§ **Requirements**: Check the listing below line by line and report how many lines hold "handed", with no other words.

### Extracted material ###

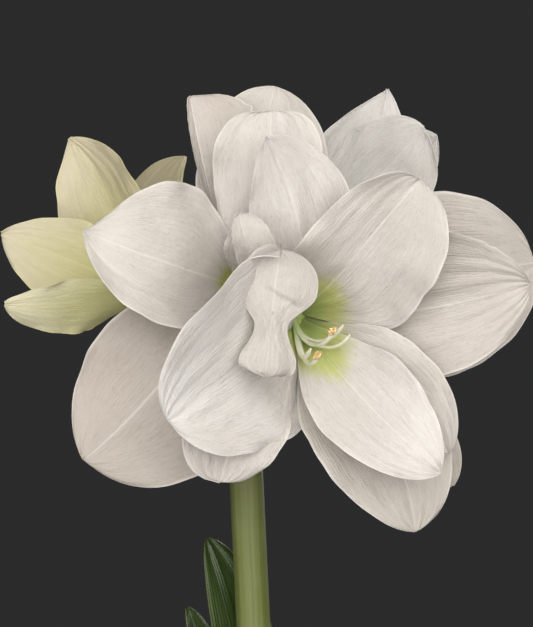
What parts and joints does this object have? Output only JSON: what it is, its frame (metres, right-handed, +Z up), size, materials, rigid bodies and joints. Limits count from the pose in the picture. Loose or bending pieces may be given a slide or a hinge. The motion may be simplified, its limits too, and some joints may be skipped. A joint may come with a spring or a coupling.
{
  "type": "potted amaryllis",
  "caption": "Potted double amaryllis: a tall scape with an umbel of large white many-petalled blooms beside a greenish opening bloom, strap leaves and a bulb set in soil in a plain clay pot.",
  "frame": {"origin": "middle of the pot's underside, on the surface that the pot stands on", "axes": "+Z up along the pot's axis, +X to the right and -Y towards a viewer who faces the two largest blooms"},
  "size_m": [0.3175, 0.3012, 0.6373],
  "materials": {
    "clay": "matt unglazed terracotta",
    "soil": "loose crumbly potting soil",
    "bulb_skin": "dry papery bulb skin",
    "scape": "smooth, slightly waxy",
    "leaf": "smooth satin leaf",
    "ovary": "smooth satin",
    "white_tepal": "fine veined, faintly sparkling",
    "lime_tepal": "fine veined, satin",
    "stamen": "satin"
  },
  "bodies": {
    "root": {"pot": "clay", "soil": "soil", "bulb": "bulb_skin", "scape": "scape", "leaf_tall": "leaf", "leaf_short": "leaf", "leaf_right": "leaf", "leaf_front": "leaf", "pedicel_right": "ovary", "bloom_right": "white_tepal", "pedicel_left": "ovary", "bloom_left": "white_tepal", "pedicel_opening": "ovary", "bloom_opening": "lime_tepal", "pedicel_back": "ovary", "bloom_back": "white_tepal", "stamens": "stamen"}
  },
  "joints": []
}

###
### Extracted material ###

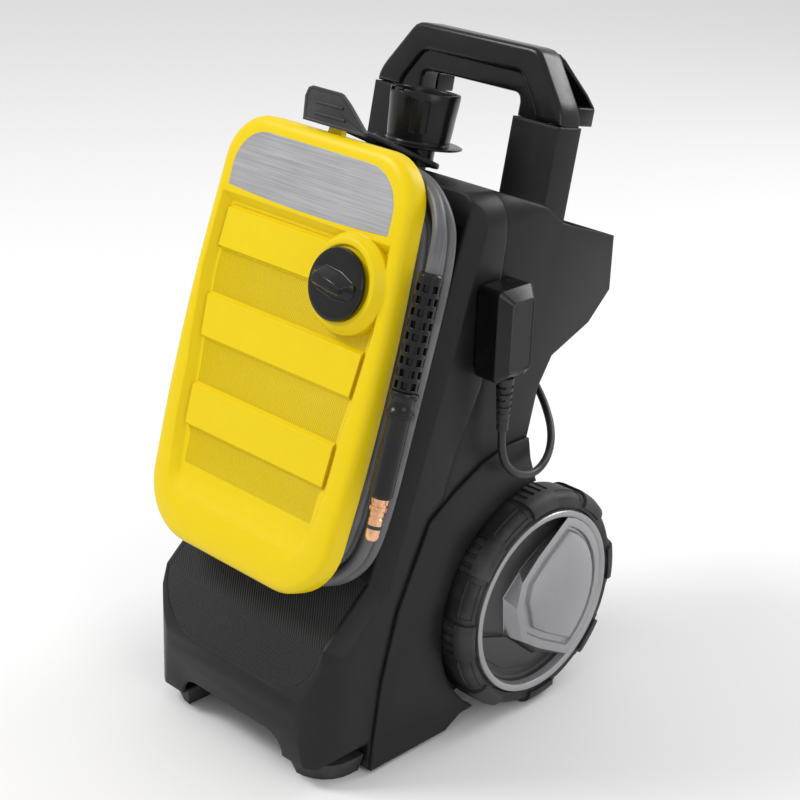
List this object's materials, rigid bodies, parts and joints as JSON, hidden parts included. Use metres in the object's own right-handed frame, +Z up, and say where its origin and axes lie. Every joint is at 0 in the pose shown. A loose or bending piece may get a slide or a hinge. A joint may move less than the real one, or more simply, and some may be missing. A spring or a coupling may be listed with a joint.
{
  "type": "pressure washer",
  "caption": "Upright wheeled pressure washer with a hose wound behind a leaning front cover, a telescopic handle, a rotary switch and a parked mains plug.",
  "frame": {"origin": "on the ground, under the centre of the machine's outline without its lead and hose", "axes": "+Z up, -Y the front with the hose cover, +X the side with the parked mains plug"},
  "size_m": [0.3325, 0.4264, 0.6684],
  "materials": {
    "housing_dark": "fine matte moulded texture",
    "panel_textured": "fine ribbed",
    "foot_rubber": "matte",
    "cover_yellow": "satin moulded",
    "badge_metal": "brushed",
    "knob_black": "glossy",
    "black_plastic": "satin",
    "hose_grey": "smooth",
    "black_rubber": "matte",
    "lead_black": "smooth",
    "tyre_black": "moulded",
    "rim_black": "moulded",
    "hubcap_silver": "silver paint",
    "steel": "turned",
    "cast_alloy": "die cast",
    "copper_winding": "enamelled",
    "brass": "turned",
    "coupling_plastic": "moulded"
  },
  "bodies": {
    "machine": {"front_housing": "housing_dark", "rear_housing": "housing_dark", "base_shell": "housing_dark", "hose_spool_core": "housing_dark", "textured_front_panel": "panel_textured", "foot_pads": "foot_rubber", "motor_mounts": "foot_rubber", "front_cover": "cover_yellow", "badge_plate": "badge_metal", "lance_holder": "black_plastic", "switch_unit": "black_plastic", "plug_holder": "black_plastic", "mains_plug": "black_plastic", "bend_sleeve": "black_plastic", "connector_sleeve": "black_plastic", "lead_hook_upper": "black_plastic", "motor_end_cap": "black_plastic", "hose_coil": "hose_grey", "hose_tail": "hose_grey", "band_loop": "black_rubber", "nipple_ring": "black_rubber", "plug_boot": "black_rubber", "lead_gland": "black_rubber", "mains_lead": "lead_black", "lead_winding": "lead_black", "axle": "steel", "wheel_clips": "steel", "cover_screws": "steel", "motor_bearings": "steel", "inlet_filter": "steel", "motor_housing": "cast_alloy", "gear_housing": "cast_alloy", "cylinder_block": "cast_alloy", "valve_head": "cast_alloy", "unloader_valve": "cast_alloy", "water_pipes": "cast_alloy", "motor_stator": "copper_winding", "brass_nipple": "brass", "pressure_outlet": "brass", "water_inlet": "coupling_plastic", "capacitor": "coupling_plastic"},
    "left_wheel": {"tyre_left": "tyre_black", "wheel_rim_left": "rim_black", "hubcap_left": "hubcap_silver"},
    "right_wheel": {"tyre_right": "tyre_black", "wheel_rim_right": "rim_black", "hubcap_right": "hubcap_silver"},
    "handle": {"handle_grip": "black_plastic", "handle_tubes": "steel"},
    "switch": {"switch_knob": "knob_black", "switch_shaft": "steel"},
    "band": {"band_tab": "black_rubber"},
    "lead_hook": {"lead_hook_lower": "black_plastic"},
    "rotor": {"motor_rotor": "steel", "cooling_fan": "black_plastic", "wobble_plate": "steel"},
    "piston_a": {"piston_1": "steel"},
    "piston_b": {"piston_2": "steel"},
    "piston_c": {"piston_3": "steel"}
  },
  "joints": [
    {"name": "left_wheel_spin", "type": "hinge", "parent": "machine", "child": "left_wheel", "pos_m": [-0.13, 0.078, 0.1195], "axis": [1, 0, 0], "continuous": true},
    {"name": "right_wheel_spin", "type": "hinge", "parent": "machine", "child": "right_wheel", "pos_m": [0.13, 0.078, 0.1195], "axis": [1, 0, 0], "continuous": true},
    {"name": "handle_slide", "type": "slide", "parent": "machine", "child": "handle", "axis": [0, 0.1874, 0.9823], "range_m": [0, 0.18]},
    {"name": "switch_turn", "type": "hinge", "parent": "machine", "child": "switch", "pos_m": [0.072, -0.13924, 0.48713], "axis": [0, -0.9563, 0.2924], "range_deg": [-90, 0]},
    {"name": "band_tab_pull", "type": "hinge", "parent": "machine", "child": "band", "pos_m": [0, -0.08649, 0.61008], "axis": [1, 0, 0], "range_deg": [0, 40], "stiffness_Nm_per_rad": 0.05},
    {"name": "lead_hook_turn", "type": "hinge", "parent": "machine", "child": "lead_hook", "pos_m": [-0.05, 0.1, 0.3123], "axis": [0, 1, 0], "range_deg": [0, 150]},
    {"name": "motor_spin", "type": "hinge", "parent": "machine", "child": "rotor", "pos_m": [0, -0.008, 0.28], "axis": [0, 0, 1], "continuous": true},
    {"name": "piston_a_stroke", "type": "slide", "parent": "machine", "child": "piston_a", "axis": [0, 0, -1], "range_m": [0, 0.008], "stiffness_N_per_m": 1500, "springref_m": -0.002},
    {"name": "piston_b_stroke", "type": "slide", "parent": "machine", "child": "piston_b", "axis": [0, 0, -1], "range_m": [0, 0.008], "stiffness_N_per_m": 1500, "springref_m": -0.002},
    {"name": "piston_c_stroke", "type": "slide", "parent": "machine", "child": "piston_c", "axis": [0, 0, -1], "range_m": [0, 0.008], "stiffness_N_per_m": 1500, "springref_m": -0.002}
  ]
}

###

§ **Answer to this problem**: 2